More Than a Score: Rebuilding Student Confidence

While the data on reading levels is compelling, educators at Rankin Elementary emphasize that the most profound changes are often seen in student confidence. The fear and anxiety that once surrounded reading begin to dissolve, replaced by a newfound sense of capability and enthusiasm.

“What stands out beyond the numbers is the confidence,” said Laura Sheffield, an Instructional Coach at Rankin Elementary. “Students who used to struggle with multi-syllable words are now tackling them on their own. Kids who would never raise their hand to read aloud are volunteering in class. It means everything when we see a spark of learning reignited in a child.”

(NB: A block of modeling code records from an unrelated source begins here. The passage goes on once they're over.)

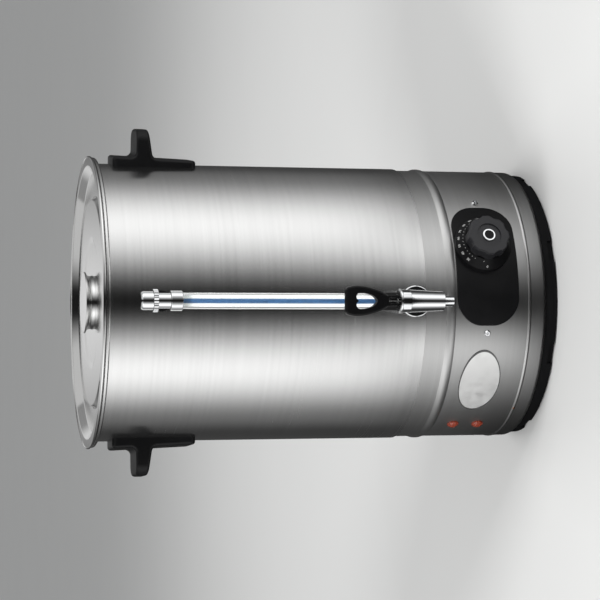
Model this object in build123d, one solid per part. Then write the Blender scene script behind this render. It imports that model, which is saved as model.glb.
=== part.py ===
"""Hot water urn: a steel tank on a skirted base, with a draw-off tap, a sight gauge and a thermostat.

Millimetres, +Z up. The origin is the centre of the rubber foot ring, on the table.
The tap and the gauge face -Y; an azimuth is counted from there towards +X.
"""
import os
from math import asin, cos, degrees, radians, sin, sqrt

from build123d import *

# ---------------------------------------------------------------- driving dimensions
sheet = 1.0                     # steel sheet of the tank, the lid and the base skirt
running_gap = 0.05              # radial play of a part that turns or slides in its bore
loose_gap = 0.3                 # play of a part that is only dropped or bolted in place
over = 1.0                      # a cutting shape runs this far past the face it cuts
far_over = 20.0                 # the same, where it crosses a curved wall or a corner
half_turn = 180.0
full_turn = 360.0

# base
foot_proud = 2.0                # rubber foot ring below the tray
foot_depth = 2.0                # of the foot ring sunk in its groove
foot_ring_margin = 14.0         # tray's side to the middle of the foot ring
foot_ring_width = 10.0
tray_height = 12.0              # visible plastic below the steel skirt
tray_step = 3.4                 # tray's side behind the steel skirt's
tray_wall = 3.0
tray_spigot_height = 9.0        # collar of the tray that stands up inside the skirt
tray_notch_count = 8            # ventilation notches in the tray's outside
tray_notch_width = 22.0
tray_notch_depth = 2.5
tray_notch_height = 5.0
tray_vent_count = 12            # round vents in the tray's floor
tray_vent_radius = 4.0
tray_vent_circle = 80.0

# steel skirt of the base
skirt_step = 1.6                # skirt's side behind the tank's
skirt_height = 133.5            # foot of the skirt to the seam under the tank
skirt_corner = 4.0              # rolled corner at the skirt's foot
skirt_flange_width = 9.0        # turned-in flange beyond the corner
upper_bead_drop = 28.0          # seam to the middle of the polished bead
upper_bead_height = 11.0
upper_bead_proud = 1.8
lower_bead_rise = 19.0          # skirt's foot to the middle of the lower bead
lower_bead_height = 3.6
lower_bead_proud = 0.9

# tank
tank_radius = 150.0
tank_height = 335.5             # seam to the top of the rolled rim
tank_skirt_depth = 6.0          # tank wall that hangs below the tank's floor
rim_overhang = 6.5              # rolled rim beyond the wall
rim_tube_radius = 2.4

# lid
lid_overhang = 1.5              # lid's edge beyond the tank's rim
lid_hem_radius = 1.5            # rolled hem of the lid's edge
lid_seat_play = 1.4             # tank's inside to the inner edge of the ring on its rim
lid_well_depth = 9.0            # ring down to the groove round the raised disc
lid_wall_run = 7.0              # radial run of the sloping wall below the ring
lid_groove_run = 3.5            # radial run from the groove up to the raised disc
lid_channel_width = 36.6        # raised disc to the inner edge of the ring
lid_disc_drop = 4.6             # ring down to the raised disc
lid_dish_margin = 40.0          # dish to the edge of the raised disc
lid_dish_depth = 1.2
lid_dish_run = 6.0              # radial run of the slope into the dish
lid_groove_rise = 1.5           # the groove's floor climbs this much to the sloping wall
lid_knob_radius = 33.0          # flared top
lid_knob_neck_radius = 28.6
lid_knob_foot_radius = 29.6
lid_knob_height = 10.5
lid_knob_lip = 1.6
lid_knob_neck_rise = 3.7        # knob's foot to the narrowest part of its neck
lid_knob_neck_height = 2.6      # of the straight part of the neck
lid_knob_flare = 0.6            # the neck's widening over that height
lid_knob_post_wall = 2.5        # of the threaded post inside the knob
lid_screw_radius = 2.5
lid_screw_head_radius = 4.5
lid_screw_head_height = 2.5
lid_screw_play = 0.2            # radial, in the lid's hole
lid_washer_radius = 9.0
lid_washer_thickness = 1.5

# control plate, on the front of the skirt
panel_place = 42.8              # round the skirt, from the tap's side to the plate's middle
panel_width = 131.5             # straight across
panel_height = 67.5
panel_corner = 28.0
panel_thickness = 1.5
panel_rise = 65.3               # skirt's foot to the plate's centre
panel_screw_margin = 7.2        # plate's edge to the screw
panel_screw_head_radius = 3.6
panel_screw_head_height = 2.0
panel_screw_head_round = 1.4
panel_screw_radius = 2.0
bracket_height = 26.0           # steel strap behind the plate
bracket_thickness = 1.5
bracket_margin = 7.0            # strap beyond the screws
panel_screw_tip = 4.0           # screw beyond the strap

# thermostat
dial_place = 60.8               # round the skirt, from the tap's side
dial_rise = 68.5                # skirt's foot to the knob's axis
dial_radius = 30.5
dial_top_radius = 22.8
dial_standoff = 4.6             # plate to the edge where the dial's bevel starts
dial_bevel_height = 9.0
knob_radius = 22.6
knob_height = 12.5
knob_gap = 0.5                  # dial to knob
knob_lobes = 8
knob_scallop_radius = 13.0
knob_scallop_depth = 1.5
knob_dish_radius = 13.0
knob_dish_depth = 1.6
knob_edge = 1.6
knob_bore_depth = 8.5
knob_cap_radius = 6.9
knob_cap_height = 1.8
shaft_radius = 3.0
shaft_flat = 0.7                # cut off the shaft's side for the knob
bush_radius = 5.0
bush_nut_radius = 8.0
bush_nut_height = 2.5
bush_proud = 1.0                # bush beyond its nut
bush_recess_gap = 1.0           # round the bush and its nut, inside the dial
thermostat_width = 36.0
thermostat_height = 34.0
thermostat_depth = 24.0
shaft_sunk = 6.0                # of the shaft inside the thermostat
bulb_radius = 3.0
bulb_length = 66.0
bulb_margin = 17.4              # skirt's inside to the bulb's axis
capillary_radius = 1.0
capillary_reach = 12.0          # bulb's end to the capillary's bend
capillary_bend = 6.0
clip_width = 8.0
clip_thickness = 0.8

# pilot lamps
lamp_place = -162.14            # round the skirt, from the tap's side
lamp_rises = (79.3, 51.7)       # skirt's foot to each lamp
lamp_lens_radius = 6.3
lamp_lens_height = 3.6
lamp_lens_rim = 1.2
lamp_body_radius = 4.9
lamp_body_length = 24.0

# blank badge
badge_place = -91.43            # round the skirt, from the tap's side
badge_width = 79.0              # straight across
badge_height = 45.0
badge_thickness = 0.8
badge_rise = 66.5

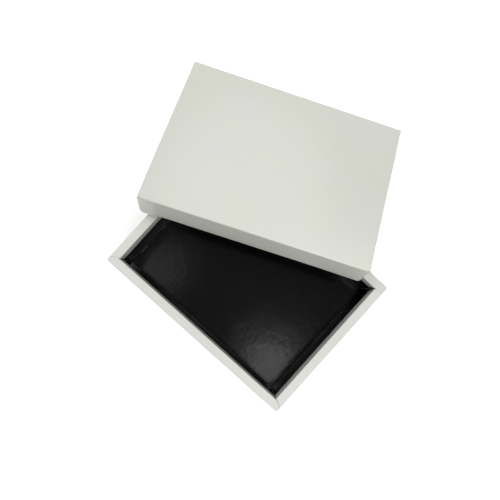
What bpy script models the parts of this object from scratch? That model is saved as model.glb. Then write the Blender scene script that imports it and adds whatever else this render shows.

This shift is the ultimate goal of effective intervention. For a child who has only known failure in reading, the ability to successfully decode a difficult word is a powerful victory. It rebuilds self-esteem and changes their identity from someone who “can’t read” to someone who can. This renewed confidence spills over into other subjects, improving overall academic engagement and setting students on a path to long-term success.

As the nation searches for answers to its literacy woes, the work being done in Mississippi and at schools like Rankin Elementary offers a powerful testament to what is possible. “As a former teacher, I know firsthand what it means when a struggling student finally breaks through. What is happening at Rankin Elementary is not an accident,” says Katrina Baines, a Partner Consultant with Reading Horizons. “It is what happens when a community decides that every child deserves to learn to read and educators are given the tools and support to make that happen. The outcomes here are proof of that commitment.”